Advantages and Challenges of Working in M&A Investment Banking
M&A is one of the most demanding tracks in finance. The rewards are real, but so are the trade-offs.
Benefits of an M&A Career
- Exposure to large, complex transactions across multiple sectors from early in your career
- Compensation that outpaces most other finance roles at equivalent experience levels
- Network of senior professionals built through live deal work rather than classroom contact
- Exit opportunities into private equity, corporate development, and hedge funds
Challenges and Workload Expectations
- 80 to 100 hour weeks are common during active deal phases, not exceptional
- Deals fall apart after months of work, and the team still has to start over
- Client demands and deal timelines do not follow a predictable schedule
- The pressure to perform is high from Day 1, with little tolerance for avoidable errors
Long-Term Career Opportunities
Senior M&A bankers regularly move into CFO roles, private equity partnerships, or start their own boutique advisory firms. The deal experience translates directly into operational finance leadership at the executive level.

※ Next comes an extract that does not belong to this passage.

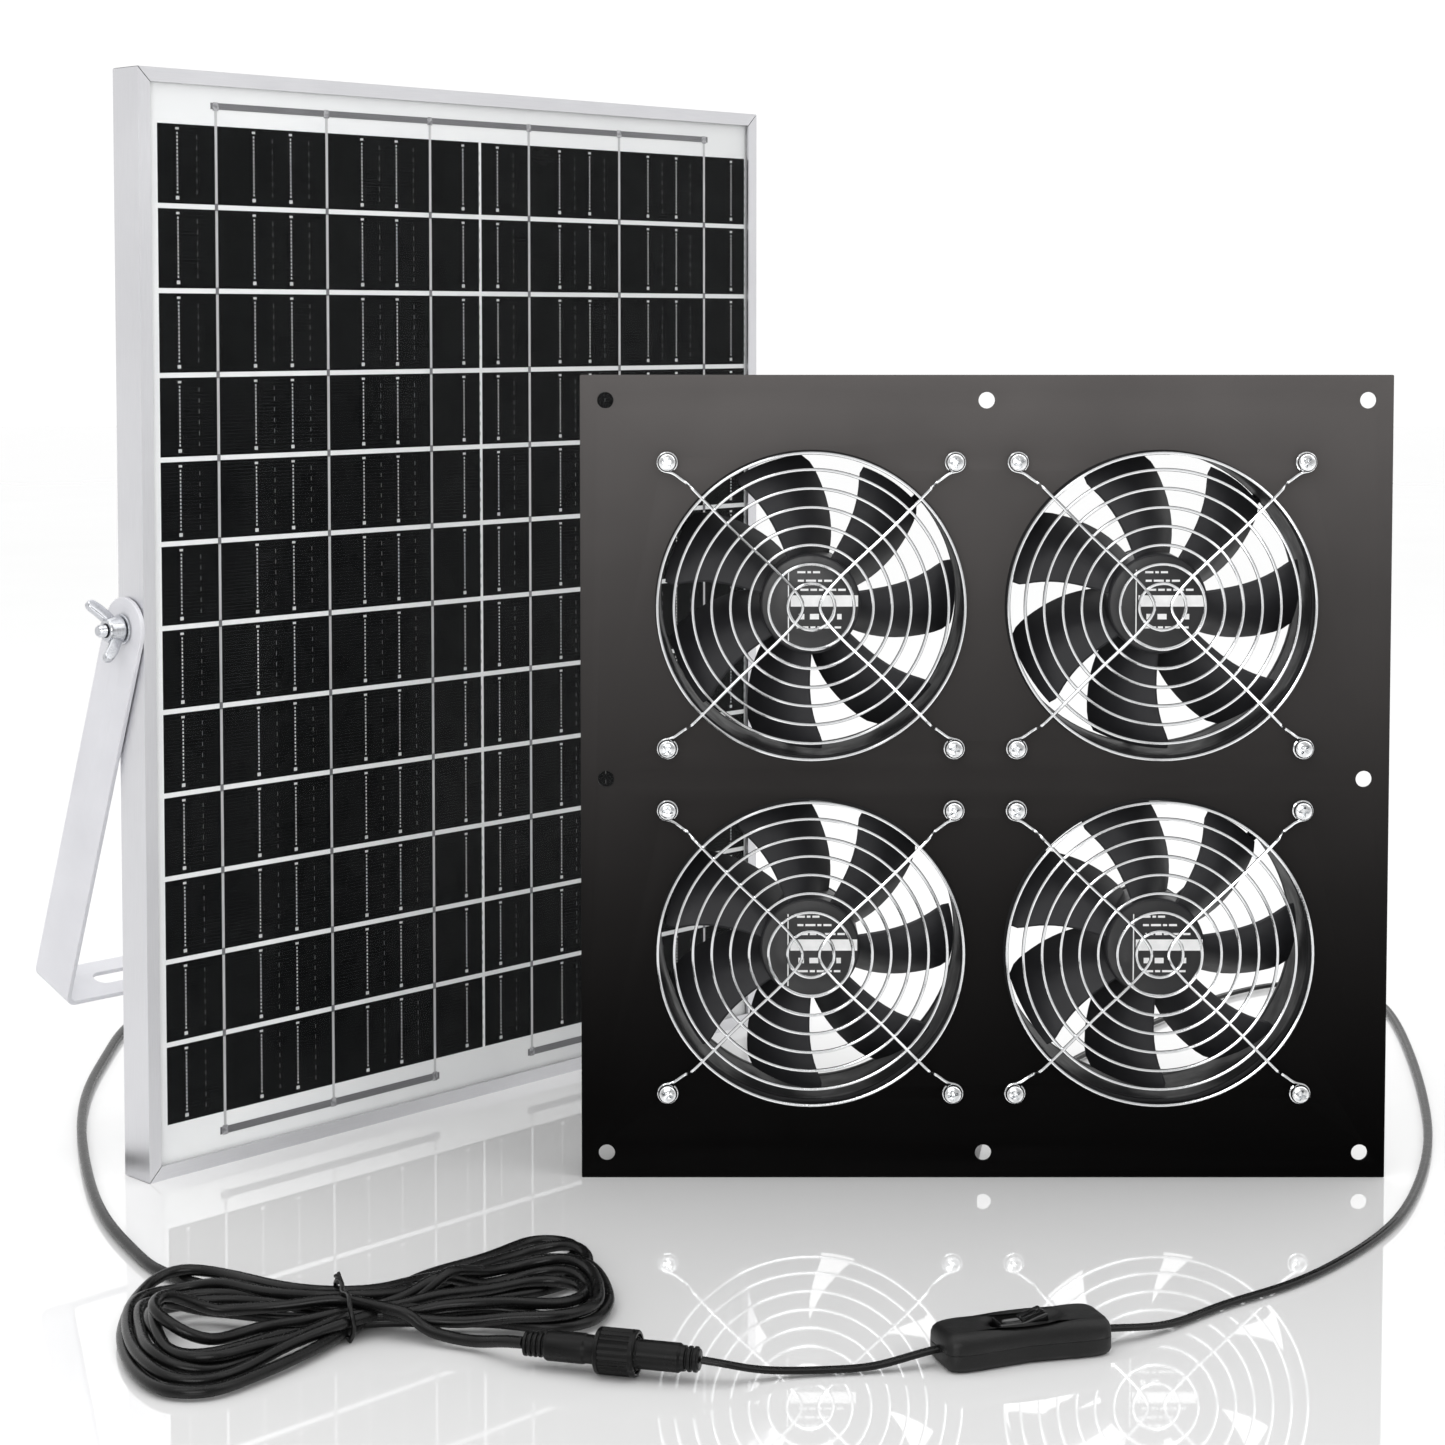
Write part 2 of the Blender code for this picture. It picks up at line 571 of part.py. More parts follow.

Future of M&A Investment Banking
The core of M&A work, judgment, relationships, and negotiation, will not be automated. But the tools banks use to do that work are changing fast.
- AI in deal-making: Banks are using large language models to speed up due diligence document review, comparable company screening, and first-draft information memorandum preparation. Analysts who know how to work with these tools are finishing the same tasks in a fraction of the previous time.
- Cross-border M&A growth: India-outbound deals are increasing as Indian conglomerates look to acquire technology and manufacturing capabilities abroad. This is creating new demand for bankers who understand both Indian regulatory frameworks and international deal structures.
- Data analytics in target screening: Quantitative target screening using revenue growth patterns, margin trajectories, and ownership data is replacing the purely relationship-driven origination model that dominated M&A for decades.
Conclusion
M&A investment banking is hard to get into and harder to stay in. The deals are genuinely interesting, the compensation reflects the effort, and the exit opportunities after three to five years are better than almost any other finance track. But none of that changes the reality that the work is demanding, the hours are real, and the learning happens under pressure.
If this is the career track you are targeting, the gap between knowing the concepts and being ready to work on a live deal matters. A practical investment banking programme that covers M&A modelling, LBO analysis, deal structuring, and financial statement analysis alongside real case studies gives you the foundation to walk into an analyst role and contribute from the first week. The course includes 6 guaranteed interviews with firms that hire directly for these roles.
FAQs on M&A Investment Banking
What is M&A investment banking?
It is the division of an investment bank that advises companies on buying, selling, or merging with other companies, and earns its fee when the deal closes.
What does an M&A investment banker do?
They run valuations, identify buyers or targets, manage due diligence, support negotiations, and coordinate the full transaction from mandate to signing.
What is the role of an investment bank in M&A transactions?
The bank acts as advisor, valuation expert, process manager, and sometimes financing arranger, covering every stage of the deal on behalf of the buyer or seller.
What is the difference between buy-side and sell-side M&A?
Buy-side banks represent acquirers trying to buy at a fair price. Sell-side banks represent owners running a competitive process to maximise what they receive on exit.
What does an M&A analyst do?
Builds financial models, prepares pitch books, tracks due diligence, and manages deal timelines, usually across several active transactions at the same time.
How do investment banks make money from mergers and acquisitions?
Primarily through success fees tied to deal value, plus retainer fees during the advisory period, fairness opinion fees, and financing arrangement fees on larger transactions.